WHAT YOU WILL DO ▸ Without altering anything, output the material below.

====== AVAILABLE DATA ======

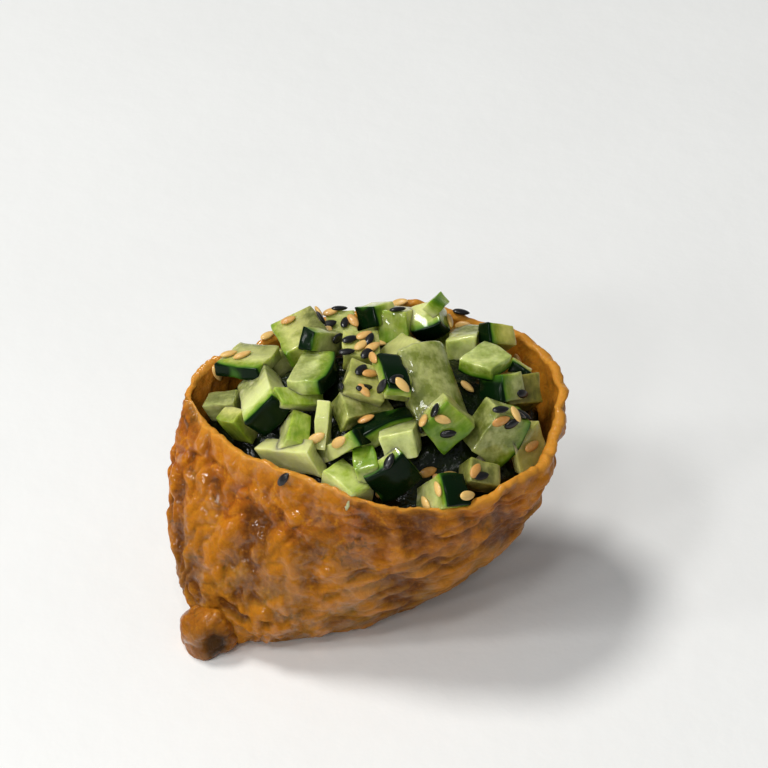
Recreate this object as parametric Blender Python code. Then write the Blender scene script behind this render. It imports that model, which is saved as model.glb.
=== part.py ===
"""Inari sushi: an open pouch of fried tofu, filled with rice and heaped with diced cucumber.

Metres, +Z up. The pouch stands on its flat base with its long axis along X. Its creased corner
points to -X, its low side faces -Y, and a folded ear of tofu hangs from the corner of its base.
"""

import math
import random
from dataclasses import dataclass

import bmesh
import bpy
from mathutils import Euler, Matrix, Vector

MM = 0.001
GAP = 0.3 * MM


@dataclass(frozen=True)
class Growth:
    """How one size changes from the base to the rim; belly is its swelling halfway up."""

    base: float
    rim: float
    power: float
    belly: float = 0.0

    def at(self, level):
        """The size at a level, which is 0 on the base and 1 on the rim."""
        return self.base + (self.rim - self.base) * level**self.power + self.belly * 4 * level * (1 - level)


# The pouch's skin: egg-shaped sections that turn and widen as they rise
HALF_LENGTH = Growth(20.5 * MM, 33.6 * MM, 0.45, 3.0 * MM)
FRONT_WIDTH = Growth(8.8 * MM, 30.7 * MM, 0.85, 0.4 * MM)
BACK_WIDTH = Growth(13.0 * MM, 26.6 * MM, 0.60)
CENTRE_X = Growth(-7.3 * MM, 1.6 * MM, 1.1, 0.6 * MM)
CENTRE_Y = Growth(-7.5 * MM, 2.1 * MM, 1.5)
TURN = Growth(math.radians(22), math.radians(-2.5), 1.1)
CREASE = Growth(0.05, 0.30, 1.2)          # how far the corner at -X is pinched to a point
CREASE_ROUNDING = 0.04
LEAST_FACING = 0.5                        # keeps the wall's thickness in bounds where it flares most

RIM_HEIGHT = 45.0 * MM                    # at the back
FRONT_DIP = 8.0 * MM                      # how much lower the rim is at the front
RIM_WAVE = 0.7 * MM
LIP_ANGLE = math.radians(256)             # where the torn rim stands up as a lip
LIP_WIDTH = math.radians(18)
LIP_RISE = 4.2 * MM
WALL = 2.0 * MM

# Soft upright folds: where round the pouch, how wide, how deep (inwards is negative), and their level
FOLDS = (
    (math.radians(138), math.radians(16), -0.9 * MM, 0.72),
    (math.radians(215), math.radians(16), -0.9 * MM, 0.66),
    (math.radians(238), math.radians(9), 0.8 * MM, 0.40),
    (math.radians(304), math.radians(10), -0.9 * MM, 0.75),
    (math.radians(344), math.radians(9), -1.2 * MM, 0.62),
    (math.radians(62), math.radians(12), -1.3 * MM, 0.70),
)
FOLD_HEIGHT = 0.3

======

COMPLETED EXERCISE ▸
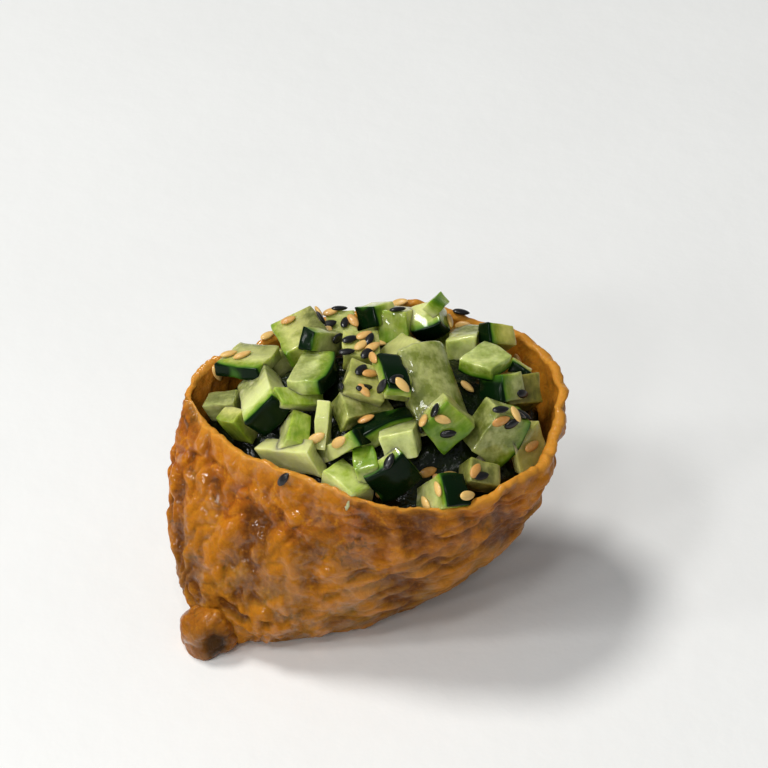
Recreate this object as parametric Blender Python code. Then write the Blender scene script behind this render. It imports that model, which is saved as model.glb.
=== part.py ===
"""Inari sushi: an open pouch of fried tofu, filled with rice and heaped with diced cucumber.

Metres, +Z up. The pouch stands on its flat base with its long axis along X. Its creased corner
points to -X, its low side faces -Y, and a folded ear of tofu hangs from the corner of its base.
"""

import math
import random
from dataclasses import dataclass

import bmesh
import bpy
from mathutils import Euler, Matrix, Vector

MM = 0.001
GAP = 0.3 * MM


@dataclass(frozen=True)
class Growth:
    """How one size changes from the base to the rim; belly is its swelling halfway up."""

    base: float
    rim: float
    power: float
    belly: float = 0.0

    def at(self, level):
        """The size at a level, which is 0 on the base and 1 on the rim."""
        return self.base + (self.rim - self.base) * level**self.power + self.belly * 4 * level * (1 - level)


# The pouch's skin: egg-shaped sections that turn and widen as they rise
HALF_LENGTH = Growth(20.5 * MM, 33.6 * MM, 0.45, 3.0 * MM)
FRONT_WIDTH = Growth(8.8 * MM, 30.7 * MM, 0.85, 0.4 * MM)
BACK_WIDTH = Growth(13.0 * MM, 26.6 * MM, 0.60)
CENTRE_X = Growth(-7.3 * MM, 1.6 * MM, 1.1, 0.6 * MM)
CENTRE_Y = Growth(-7.5 * MM, 2.1 * MM, 1.5)
TURN = Growth(math.radians(22), math.radians(-2.5), 1.1)
CREASE = Growth(0.05, 0.30, 1.2)          # how far the corner at -X is pinched to a point
CREASE_ROUNDING = 0.04
LEAST_FACING = 0.5                        # keeps the wall's thickness in bounds where it flares most

RIM_HEIGHT = 45.0 * MM                    # at the back
FRONT_DIP = 8.0 * MM                      # how much lower the rim is at the front
RIM_WAVE = 0.7 * MM
LIP_ANGLE = math.radians(256)             # where the torn rim stands up as a lip
LIP_WIDTH = math.radians(18)
LIP_RISE = 4.2 * MM
WALL = 2.0 * MM

# Soft upright folds: where round the pouch, how wide, how deep (inwards is negative), and their level
FOLDS = (
    (math.radians(138), math.radians(16), -0.9 * MM, 0.72),
    (math.radians(215), math.radians(16), -0.9 * MM, 0.66),
    (math.radians(238), math.radians(9), 0.8 * MM, 0.40),
    (math.radians(304), math.radians(10), -0.9 * MM, 0.75),
    (math.radians(344), math.radians(9), -1.2 * MM, 0.62),
    (math.radians(62), math.radians(12), -1.3 * MM, 0.70),
)
FOLD_HEIGHT = 0.3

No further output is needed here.